▸ Aim
Return exactly and only these lines: the first of the listing through the one containing "of the level".
[Start of Provided data]
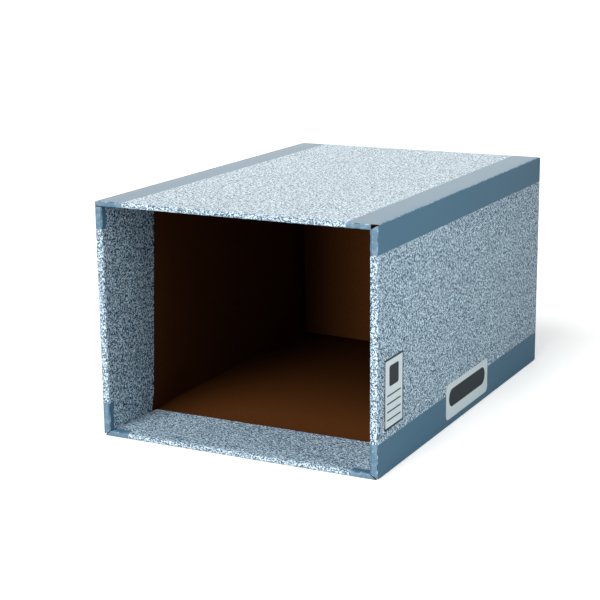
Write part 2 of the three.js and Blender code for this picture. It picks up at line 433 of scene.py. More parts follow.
def make_level_rim(is_top):
    """The base's or the top's web and flap, as a strip of its own."""
    sheet = FoldedSheet()
    face = outline((front + fold_radius, 0), (front, 0), (front, -level_rim),
                   (front + level_flap, -level_rim))
    stations = with_flute_station(turned_over(strip_section(face, rim_spacing)))
    if is_top:
        stations = turned_over(stations, height)
    spans = []
    for outer, _, length in stations:
        low, high = level_span(outer, length > fold_radius + level_rim, is_top)
        spans.append(corner_trim(low, high, length, left, right))
    girth = top_girth if is_top else base_girth

    def lift(index, length, run):
        outer = stations[index][0]
        if length < fold_radius + level_rim + fold_radius:
            return 0.0
        return flap_stand_off(outer.x - front, level_flap)

    add_strip(sheet, stations, spans, math.ceil(width / rim_spacing), level_space,
              lambda length, run: (girth(run), fold_radius - length), fluted_end=True, bend=lift)
    return sheet


rims = {"base": make_level_rim(False), "top": make_level_rim(True)}
print("quads of the level rims:", [len(sheet.finishes) for sheet in rims.values()])


# %% Left and right rims
def side_flap_reach(z):
    """Distance from the front to the free edge of a side flap at a height above the base."""
    low = board + flap_clearance
    high = height - low
    share = between(z, low + side_corner_rise, high - side_corner_rise)
    reach = side_flap_base + (side_flap_top - side_flap_base) * share
    corner = max(1 - (z - low) / side_corner_rise, 1 - (high - z) / side_corner_rise, 0.0)
    return reach - side_corner_cut * corner


def side_web_span(inset, is_right):
    low = corner_gap + (level_rim + hairline - corner_gap) * inset / side_rim
    if is_right:
        return low, height - max(fold_radius, inset * level_rim / side_rim)
    return low, height - level_rim - layer_gap


def side_flap_span(behind):
    low = board + flap_clearance
    share = between(behind, board, board + side_heel)
    low_here = level_rim + mitre_gap + (low - level_rim - mitre_gap) * share
    return low_here, height - low_here


def make_side_rim(is_right):
    """A side flap's free edge leans, so its stations are stretched to the reach at each height."""
    sheet = FoldedSheet()
    face = outline((left, front + fold_radius), (left, front), (left + side_rim, front),
                   (left + side_rim, front + side_flap_base))
    stations = with_flute_station(strip_section(face, rim_spacing))
    spans = []
    for outer, _, length in stations:
        if length > fold_radius + side_rim:
            low, high = side_flap_span(outer.y - front)
        else:
            low, high = side_web_span(outer.x - left, is_right)
        spans.append(corner_trim(low, high, length, 0, height))
    heel = front + board + side_heel
    full = front + side_flap_base

    def to_space(flat, run):
        x, y = flat.x, flat.y
        if y > heel and x > left + layer_pitch:
            share = (y - heel) / (full - heel)
            y = heel + (front + side_flap_reach(run) - heel) * share
            x += flap_lift * share * share
        return Vector((-x if is_right else x, y, run))

    girth = right_girth if is_right else left_girth
    add_strip(sheet, stations, spans, math.ceil(height / rim_spacing), to_space,
              lambda length, run: (girth(run), fold_radius - length), fluted_end=True)
    return sheet


rims["left"] = make_side_rim(False)
rims["right"] = make_side_rim(True)
print("quads of the four rims:", [len(sheet.finishes) for sheet in rims.values()])

# %% [markdown]
# ## The rear
# From behind, two side flaps meet in a seam down the middle. A short base flap stands inside them.
# The inmost layer is the top flap: it hangs as tall as the case, keeps clear of the lap at its top
# left, and its foot springs forward off the rear, most in its middle.

# %% Shape of the rear flaps
rear_seam = 0.001
rear_spacing = 0.012
base_flap_height = 0.060
top_flap_foot = board + 0.004
top_flap_lean = 0.022
top_flap_belly = 0.008
top_flap_taper = 0.008
top_flap_taper_height = 0.150
rear_inset = board + flap_clearance


def top_flap_ends(z):
    """Left and right end of the hanging flap at a height above the base."""
    taper = top_flap_taper * (1 - between(z, 0, top_flap_taper_height))
    return lap_face + rear_inset + taper, right - rear_inset - taper


# %% Fold the rear flaps
def make_side_rear_flap(sheet, is_right):
    face = outline((right, rear - fold_radius), (right, rear), (rear_seam / 2, rear))
    stations = with_flute_station(strip_section(face, rear_spacing))
    low, high = flap_clearance, height - flap_clearance
    spans = [(low, high, low, high)] * len(stations)
    girth = right_girth if is_right else left_girth

    def to_space(flat, run):
        return Vector((flat.x if is_right else -flat.x, flat.y, run))

    add_strip(sheet, stations, spans, math.ceil(height / rear_spacing), to_space,
              lambda length, run: (girth(run), depth - fold_radius + length), fluted_end=True)


def make_base_rear_flap(sheet):
    face = outline((level_rear - fold_radius, 0), (level_rear, 0), (level_rear, base_flap_height))
    stations = with_flute_station(strip_section(face, rear_spacing))
    low, high = left + rear_inset, right - rear_inset
    spans = [(low, high, low, high)] * len(stations)
    start = level_rear - fold_radius - front
    add_strip(sheet, stations, spans, math.ceil(width / rear_spacing), level_space,
              lambda length, run: (base_girth(run), start + length), fluted_end=True)


def make_top_rear_flap(sheet):
    """Drawn as if it stood on the base, then turned over to hang from the top."""
    face = outline((level_rear - fold_radius, 0), (level_rear, 0),
                   (level_rear - top_flap_lean, height - top_flap_foot))
    stations = turned_over(with_flute_station(strip_section(face, rear_spacing)), height)
    spans = []
    for outer, _, _ in stations:
        low, high = top_flap_ends(outer.y)
        spans.append((low, high, low, high))
    low_end, high_end = top_flap_ends(height)

    def to_space(flat, run):
        across = math.sin(math.pi * between(run, low_end, high_end))
        belly = top_flap_belly * (across - 0.5) * between(flat.y, height - board, 0)
        return Vector((run, flat.x - belly, flat.y))

    start = level_rear - fold_radius - front
    add_strip(sheet, stations, spans, math.ceil(width / rear_spacing), to_space,
              lambda length, run: (top_girth(run), start + length), fluted_end=True)


rear_sheet = FoldedSheet()
for on_right in (False, True):
    make_side_rear_flap(rear_sheet, on_right)
make_base_rear_flap(rear_sheet)
make_top_rear_flap(rear_sheet)
print("rear flaps: quads", len(rear_sheet.finishes))

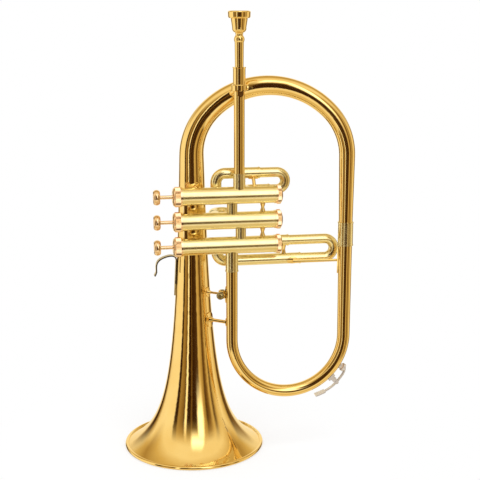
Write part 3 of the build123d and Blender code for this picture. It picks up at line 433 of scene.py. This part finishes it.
def make_floor():
    mesh = bpy.data.meshes.new("floor")
    turns = [2 * math.pi * step / floor_sides for step in range(floor_sides)]
    edge = [(floor_radius * math.cos(turn), floor_radius * math.sin(turn), 0) for turn in turns]
    mesh.from_pydata(edge, [], [tuple(range(floor_sides))])
    floor = bpy.data.objects.new("floor", mesh)
    floor.location = (0, 0, low.z)
    bpy.context.scene.collection.objects.link(floor)
    mesh.materials.append(floor_paint())
    floor.visible_glossy = False


def round_horn(azimuth, elevation, distance, target):
    """A place seen from the target at an azimuth and elevation, as the camera's are counted."""
    a = math.radians(azimuth)
    e = math.radians(elevation)
    way = Vector((math.sin(a) * math.cos(e), -math.cos(a) * math.cos(e), math.sin(e)))
    return target + way * distance, way


def make_camera():
    target = Vector((centre.x, valve_y, centre.z))
    data = bpy.data.cameras.new("camera")
    data.lens = camera_lens
    data.sensor_width = sensor_width
    data.clip_start = clip_start
    data.clip_end = clip_end
    camera = bpy.data.objects.new("camera", data)
    camera.location, way = round_horn(camera_azimuth, camera_elevation, camera_distance, target)
    camera.rotation_euler = (-way).to_track_quat("-Z", "Y").to_euler()
    bpy.context.scene.collection.objects.link(camera)
    bpy.context.scene.camera = camera


def make_world():
    """The studio that the metal mirrors, and a white backdrop for the eye."""
    world = bpy.data.worlds.new("studio")
    bpy.context.scene.world = world
    world.use_nodes = True
    world.node_tree.nodes.clear()
    nodes = Nodes(world.node_tree)

    def ramp_by_degrees(angle, stops):
        """Colours at angles from -180 to 180 degrees, the angle being in radians."""
        share = nodes.math("ADD", nodes.math("DIVIDE", angle, 2 * math.pi), 0.5)
        return nodes.ramp(share, [(degrees / 360 + 0.5, colour) for degrees, colour in stops])

    def past(angle, degrees, edge):
        """0 before an angle and 1 past it, with a soft edge."""
        start = math.radians(degrees - edge)
        end = math.radians(degrees + edge)
        return nodes.span(angle, start, end, curve="SMOOTHSTEP")

    def between(angle, start, end, start_edge, end_edge):
        """1 between two angles and 0 outside them, with soft edges."""
        return nodes.math("SUBTRACT", past(angle, start, start_edge), past(angle, end, end_edge))

    turned = nodes.add("ShaderNodeVectorRotate", rotation_type="Z_AXIS")
    turned.inputs["Angle"].default_value = -math.radians(camera_azimuth)
    nodes.join(nodes.add("ShaderNodeTexCoord").outputs["Generated"], turned.inputs["Vector"])
    way = nodes.add("ShaderNodeSeparateXYZ")
    nodes.join(turned.outputs["Vector"], way.inputs["Vector"])
    to_front = nodes.math("MULTIPLY", way.outputs["Y"], -1.0)
    azimuth = nodes.math("ARCTAN2", way.outputs["X"], to_front)
    elevation = nodes.math("ARCSINE", way.outputs["Z"])
    stripes = ramp_by_degrees(azimuth, studio_stripes)
    arch = ramp_by_degrees(nodes.math("ARCTAN2", way.outputs["Z"], to_front), studio_arch)

    to_back = nodes.math("SUBTRACT", 1.0, to_front)
    droop = nodes.math("MULTIPLY", to_back, math.radians(stripes_droop))
    height = nodes.math("ADD", elevation, droop)
    in_stripes = between(height, stripes_low, stripes_high, stripes_low_edge, stripes_high_edge)
    in_softbox = 0.0
    for left, right, low_end, high_end in softboxes:
        across = between(azimuth, left, right, softbox_side_edge, softbox_side_edge)
        up = between(elevation, low_end, high_end, softbox_end_edge, softbox_end_edge)
        in_softbox = nodes.math("MAXIMUM", nodes.math("MULTIPLY", across, up), in_softbox)
    room = nodes.mixed(in_stripes, arch, stripes)

    mirrored = nodes.add("ShaderNodeBackground")
    nodes.join(nodes.mixed(in_softbox, room, softbox_light), mirrored.inputs["Color"])
    backdrop = nodes.add("ShaderNodeBackground")
    backdrop.inputs["Color"].default_value = (1, 1, 1, 1)
    either = nodes.add("ShaderNodeMixShader")
    nodes.join(nodes.add("ShaderNodeLightPath").outputs["Is Glossy Ray"], either.inputs["Fac"])
    nodes.join(backdrop.outputs["Background"], either.inputs[1])
    nodes.join(mirrored.outputs["Background"], either.inputs[2])
    nodes.join(either.outputs["Shader"], nodes.add("ShaderNodeOutputWorld").inputs["Surface"])


def make_light():
    """One wide flat light over the horn, which faces its middle."""
    data = bpy.data.lights.new("overhead", "AREA")
    data.shape = "RECTANGLE"
    data.size = light_width
    data.size_y = light_depth
    data.energy = light_power
    lamp = bpy.data.objects.new("overhead", data)
    lamp.location, way = round_horn(light_azimuth, light_elevation, light_distance, centre)
    lamp.rotation_euler = (-way).to_track_quat("-Z", "Y").to_euler()
    lamp.visible_glossy = False
    bpy.context.scene.collection.objects.link(lamp)


paint_cad_nodes()
make_valve_springs()
make_floor()
make_camera()
make_world()
make_light()
bpy.context.scene.view_settings.view_transform = "Standard"
bpy.context.scene.view_settings.look = "None"
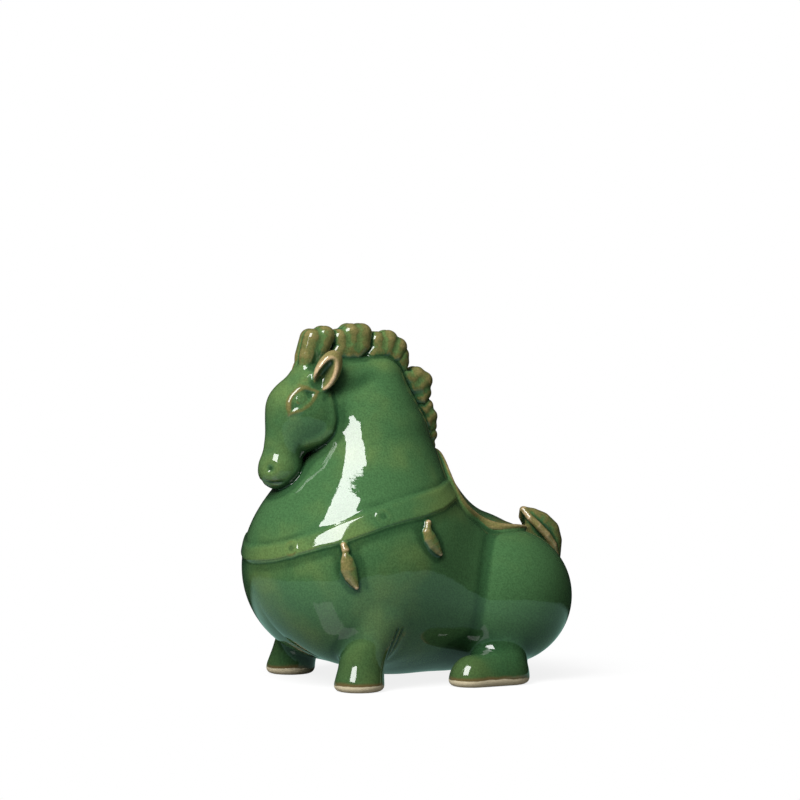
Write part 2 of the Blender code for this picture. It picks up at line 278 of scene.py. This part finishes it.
STRAP_Z, STRAP_SLOPE = 71.5, 0.32  # height of the strap's centre line at Y = 0, and how fast it rises
STRAP_BOW = 3.0  # how much further it rises on the shoulder
STRAP_END_Y = 17.5
SWAG_LENGTH, SWAG_DEPTH = 33.5, 0.8  # scallops of the lower edge, which meet at the tassels


def strap(p):
    """A flat band with a soft upper edge and a crisper lower one, which sags a little between the tassels."""
    surface = hide(p)
    centre_line = STRAP_Z + STRAP_SLOPE * p[1] + STRAP_BOW * np.maximum(0, 1 - ((p[1] + 25) / 32) ** 2)
    half = 3.7 + 1.1 * np.clip((p[1] + 45) / 20, 0, 1)
    height = p[2] - centre_line
    lower = SWAG_DEPTH * np.abs(np.sin(np.pi * (p[1] + 37) / SWAG_LENGTH)) - height - half
    band = overlap(height - half, lower, 1.0)
    band = overlap(surface - 0.65 + 0.12 * height / half, band, 1.8)
    return overlap(overlap(band, p[1] - STRAP_END_Y, 1.0), -surface - SEAT_DEPTH, 0.3)


def near_skin(bearing, height, out=0.0):
    """The place on the skin at a bearing, in degrees, round the chest's upright axis, and out from it."""
    angle = math.radians(bearing)
    outward = np.array([math.sin(angle), -math.cos(angle), 0.0])
    distances = np.arange(70, 5, -0.25)
    ray = np.array([0.0, CHEST_Y, height])[:, None] + outward[:, None] * distances
    first = int(np.argmax(skin(ray) < 0))
    place = ray[:, first]
    return place + out * normals(skin, place[:, None])[:, 0]


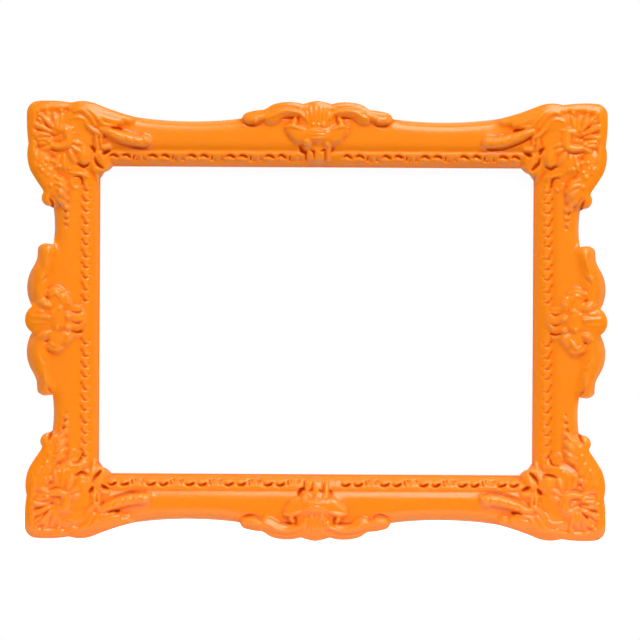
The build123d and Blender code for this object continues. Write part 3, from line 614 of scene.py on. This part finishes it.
side_wing = [
    [(103.4, 6.4, 2.6, 11.8), (103.2, 9.0, 2.8, 11.7)],
    [(99.6, 6.4, 2.0, 11.6), (99.8, 8.4, 2.0, 11.4)],
    [(105.6, 10.9, 0.5, 12.1), (104.2, 11.9, 0.6, 12.3), (102.0, 12.1, 0.6, 12.1), (100.2, 11.2, 0.5, 11.7)],
    [(104.6, 9.6, 0.6, 12.3), (102.7, 10.5, 0.7, 12.7), (101.2, 8.6, 0.7, 12.5), (100.6, 7.4, 0.5, 12.0)],
    [(98.8, 9.4, 0.5, 12.0), (97.9, 7.6, 0.7, 12.2), (97.5, 5.8, 0.6, 12.0)],
]
side_reeds = [
    [(105.8, 0.8, 0.7, 13.2), (107.2, 0.9, 0.7, 12.9), (110.6, 1.1, 0.7, 12.2), (112.6, 1.2, 0.6, 11.9)],
    [(106.8, -1.2, 0.5, 12.1), (109.0, -1.3, 0.6, 12.1), (112.0, -1.5, 0.6, 11.8)],
    [(108.0, 3.0, 0.5, 12.1), (110.0, 3.2, 0.6, 12.1)],
]
side_bars = [[(98.4, z, 0.9, 11.6), (96.0, z, 0.8, 10.9), (93.4, z, 0.7, 9.9)]
             for z in (5.0, 1.0, -3.0, -6.0)]
side_bosses = [
    (98.2, 6.6, 0.8, 12.4), (97.9, 1.2, 1.0, 13.0), (98.0, -3.4, 0.9, 12.9), (98.4, -6.4, 0.8, 12.1),
    (101.2, 4.2, 0.8, 13.2), (102.4, -3.2, 0.8, 13.2), (101.0, -2.4, 0.6, 12.8), (104.4, 2.6, 0.7, 12.7),
]
side_gaps = [[(96.6, z + 0.3, 0.4, 0.9), (94.5, z - 0.3, 0.65, 1.9), (92.7, z + 0.2, 0.45, 1.1)]
             for z in (3.0, -1.1, -4.8)]
side_grooves = [[(107.4, 8.9, 0.5, 0.7), (106.4, 8.5, 0.55, 1.1), (105.4, 7.9, 0.45, 0.6)],
                [(108.7, 14.4, 0.35, 0.8), (107.4, 15.9, 0.4, 1.0), (106.1, 17.4, 0.35, 0.7)],
                [(107.6, 11.4, 0.4, 0.5), (105.8, 12.7, 0.45, 0.6), (103.6, 13.2, 0.4, 0.4)]]
side_foot = [(106.2, -26.4, 0.7, 1.0), (105.2, -27.8, 1.0, 2.2), (104.2, -29.0, 0.8, 1.4)]
side_boss = [(102.4, 2.4, 2.6, 12.3), (102.2, -1.6, 2.6, 12.3)]
side_seed = 60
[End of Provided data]
▸ Answer below
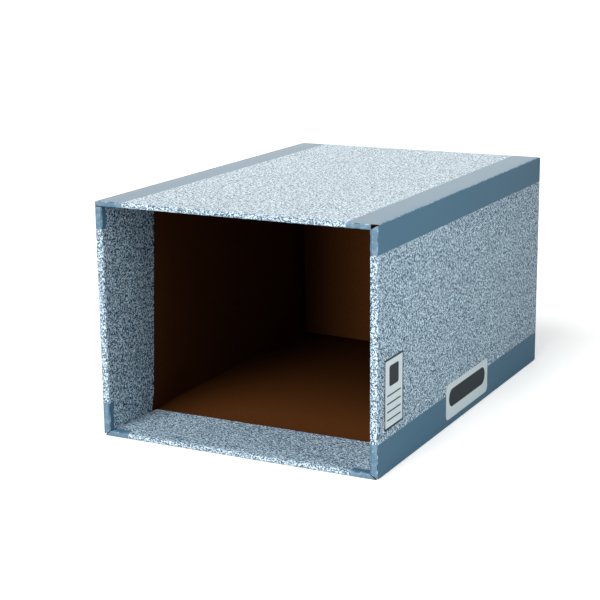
Write part 2 of the three.js and Blender code for this picture. It picks up at line 433 of scene.py. More parts follow.
def make_level_rim(is_top):
    """The base's or the top's web and flap, as a strip of its own."""
    sheet = FoldedSheet()
    face = outline((front + fold_radius, 0), (front, 0), (front, -level_rim),
                   (front + level_flap, -level_rim))
    stations = with_flute_station(turned_over(strip_section(face, rim_spacing)))
    if is_top:
        stations = turned_over(stations, height)
    spans = []
    for outer, _, length in stations:
        low, high = level_span(outer, length > fold_radius + level_rim, is_top)
        spans.append(corner_trim(low, high, length, left, right))
    girth = top_girth if is_top else base_girth

    def lift(index, length, run):
        outer = stations[index][0]
        if length < fold_radius + level_rim + fold_radius:
            return 0.0
        return flap_stand_off(outer.x - front, level_flap)

    add_strip(sheet, stations, spans, math.ceil(width / rim_spacing), level_space,
              lambda length, run: (girth(run), fold_radius - length), fluted_end=True, bend=lift)
    return sheet


rims = {"base": make_level_rim(False), "top": make_level_rim(True)}
print("quads of the level rims:", [len(sheet.finishes) for sheet in rims.values()])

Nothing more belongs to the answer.